THE stage was set and it was the grandest of stages.

With the glorious March sunshine illuminating the home of English football, it was almost written in the stars that the protagonists in red would saunter to victory with the same swagger that has accompanied their ruthless march to the top of League Two.

But for Paolo Di Canio’s Swindon Town, the final glory would rudely pass them by.

From the moment you arrived at Wembley Stadium, there was no doubting who the star of the show was.

The thousands of Swindon seats surrounding the press box were all stocked with cardboard masks of the Robins’ charismatic manager.

You’d be hard pushed to find a Town fan who wouldn’t relish the chance to get behind the face of their beloved Di Canio – even if it was metaphorically.

When the teams finally entered the arena to warm-up, Swindon’s Italian maestro purposefully stalked the touchline and a subdued but determined first-pump was greeted with rapturous cheers from the travelling Town contingent, whose numbers dwarfed their Chesterfield counterparts.

But it was to be the end of the ground bathed in blue that would be making the louder noise come 4pm.

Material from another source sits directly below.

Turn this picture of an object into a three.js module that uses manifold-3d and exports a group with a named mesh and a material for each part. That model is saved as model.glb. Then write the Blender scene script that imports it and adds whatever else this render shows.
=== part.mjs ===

As Swindon failed to take advantage of their first half opportunities and were hit with the devastating suckerpunch of Oliver Risser’s luckless own goal, the sky darkened, the groans set in and the usually expressive and vigorous demeanour of Di Canio evaporated as he cut a dispirited figure on the sidelines.

Like a wounded animal laying in wait for the killer blow, Craig Westcarr’s injury-time finish seemed almost inevitable.

Town suffered their second Wembley disappointment in three years and would not be lifting the Johnstone’s Paint Trophy this season.

Now that the dust has settled, their main focus should be on making sure their stunning league campaign stays firmly on track.

This was a bonus, that one-off Christmas special, that juicy cherry on top. But without that tasty-looking decoration, will the cupcake taste any worse?

Swindon are still sitting pretty at the summit of the League Two table, four points ahead of their nearest challengers Torquay United, who they swept aside 2-0 at the County Ground just five days prior to their Wembley outing, with the added luxury of two games in hand.

Their involvement in Sunday’s cup final may have come as a surprise but in Jay McEveley and John Bostock, the Robins have brought in two players on loan with the experience of operating at the highest level. Promotion to League One under Di Canio remains a likely outcome to the season.

And there is little doubt that Town’s league position and recent form makes them favourites to end their campaign as champions.

The pain of defeat in the Johnstone’s Paint Trophy final may linger, especially when the team know that they were capable of producing a much better showing than they served up last weekend, but there will always be a loser in a cup final.

That pain will be a thing of the past if that space in the County Ground Trophy cabinet reserved for the JPT gets filled by the League Two prize come May.